See, we all make tiny mistakes.

To say that one tiny mistake can cost you your success or your career or your entire life is utterly foolish. Click To Tweet

For years, I’ve had this voice whispering to me, my very own inner negative uncle. That perfectionist, positivity vampire telling me every tiny mistake I’ve done is pushing me farther and farther from perfection and success. I guess, these voices contributed to the anxious-filled, overthinking perfectionist that I have become.

Just last month, I was on my way to my first ever job interview. And I forgot to bring any valid I.D. to get inside the building. All throughout the bus ride, I kept thinking how I have screwed things up. They’re never gonna interview me because I’m incompetent. The HR of the company will whisper it throughout all the HR of all other companies in the city. No one will hire me. And so, I am an utter failure.

All these thoughts… because I left my I.D.

But see here’s the thing: I am still here. I’m still alive. And little by little, I’m moving forward. Making progress and achieving small successes.

Related: My Two Cents on Failure and How I Dealt With It

We, as a society, have reached a point where we condemn or ridicule every mundane mistake a person has made. And to be honest, it’s not a great time to be in. We can be so hung up on the smallest details and the tiniest flaws. So much so, that we forget to take a step back and look at the bigger picture.

And I’m not saying mistakes are great. They aren’t, obviously. Mistakes suck balls. But judging someone’s character based on the mistakes they did is a bit… unfair, don’t you think?

So if you’re like me, beating yourself over every small mistakes you commit, here’s a reminder:

No one should ever be measured by the mistakes they did. Your failures cannot measure what you are worth. And it should never. Click To Tweet

It’s how you respond after such failures that matters more. Be it changing for the better. Or striving for improvement and progress, whatever that may be for you.

I WANT TO HEAR FROM YOU!

How do YOU define perfection and success? Have you ever had a non-dream be shattered before? Share your thoughts and stories in the comments!

Kate xx

Photo from Lucas Swinden via Unsplash

10 Replies to “Perfection and Success: A Story of Cut Hands and Dreams Smashed”

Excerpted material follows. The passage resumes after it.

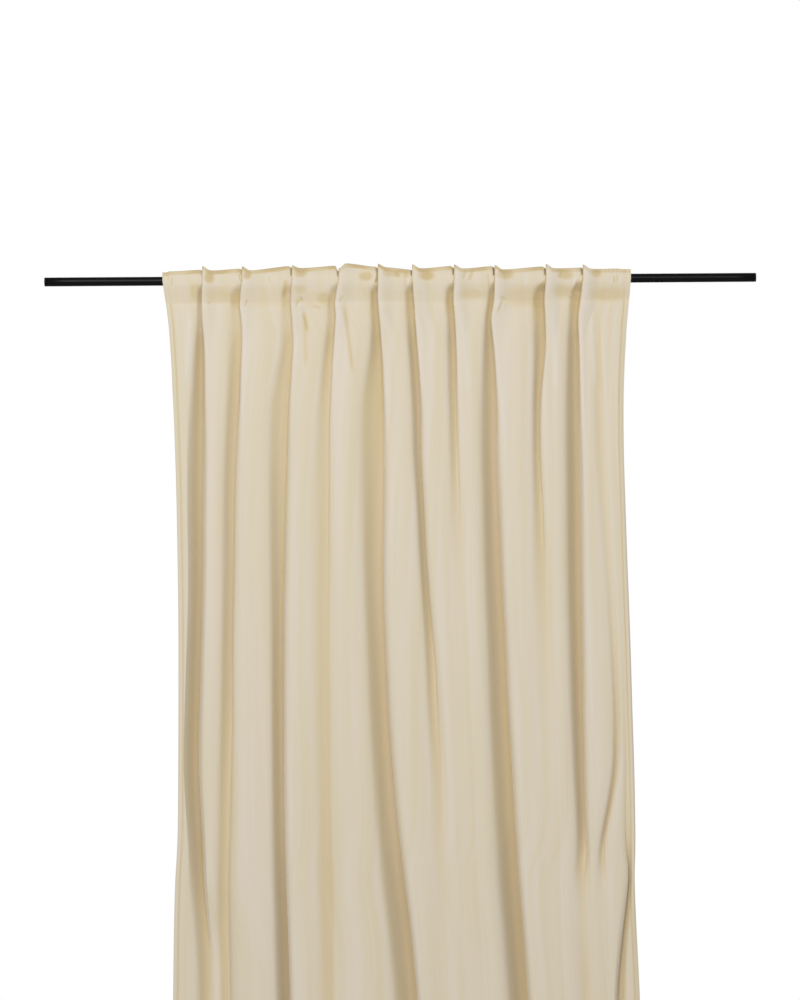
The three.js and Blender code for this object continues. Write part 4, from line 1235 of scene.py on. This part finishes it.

  1. Yes, yes, yes, yes, YES! Thank you for this post

  2. Really love what you’ve shared Kate, keep up the wisdom!
    I think success is definitely hard to define, I know my go to method mostly consists of grades and traditional achievements but that can a dangerous path to go down if you don’t let yourself feel successful for other tasks.
    My parents, from a young age, have always instilled in me that I have to try my best, and whilst that nicely results in achievement for the most part, I’ve gradually come to accept that it’s definitely not always a case and that no matter how you define success you have to be okay with when you’ve worked for doesn’t come to fruition and use that as motivation for next time!

    1. So true! Sometimes you can be trying your damned best but then things just don’t go the way you thought they would. And sometimes all you can do is carry the lessons you’ve learned for next time 🙂 Thanks so much for sharing your thoughts, Debbie!

  3. Another wonderful, inspiring post as always, Kate! <3 You honestly shared this post at such a great time for me, since I've been feeling really down on myself these past few days. I recently made a silly mistake, and it's literally been keeping me awake at night for days! I just need to make sure I view this mess-up as a learning experience, and know that I can only improve from here! Thanks again for sharing, love!

    1. I know how that feels, Kelly! Most times, it doesn’t even matter if it was trivial, mistakes can make you feel awful for days. I’m glad this gave you that little push to move forward from your mistake and a small reminder that this does not make you any less awesome <3 Massive hugs!

  4. This is so wonderfully written! Perfection and success are something I struggle with everyday. I’m such a perfectionist that often times I self-sabotage and end up disappointing myself and therefore not succeeding (even when I want to). I thought I had a healthy view on perfection and success but apparently not. I’m slowly (very slowly) pulling myself out of that mindset but there are lots of relapses and setbacks. I do know now though that failing is part of life. You must learn from your failures and then move on!

    1. I understand this deeply, Eve. I’m such a perfectionist myself and while I don’t really believe there’s a “recovering” from that, I know that accompanying our perfectionist tendencies with a healthier mindset (like thinking, “Finished is Better than Perfect”) can be immensely helpful already. Please know that I’m cheering you on as you gradually pull out of that mindset <3

  5. YES Kate! I love how you illustrated this. I totally got the point after reading the first two paragraphs or so. It’s so easy to doom ourselves through one mistake isn’t it?! We have to rewire our brains not to do that. Others don’t help as it is! But we have to let our positive qualities and strengths shine through. Such small mistakes can cost me my sleep sometimes because I think it’s the end of the world but in reality probably nobody cares. Such a great post girl! <3

    1. Exactly! We’ve kind of adopted the “do or die” mindset too much in our lives that we automatically think, we either succeed or we fail and if we fail, we can’t ever do it again. Which is preposterous! Mistakes, especially small ones, are typical– we can’t ever avoid them. Thank you for sharing your thoughts, Geraldine!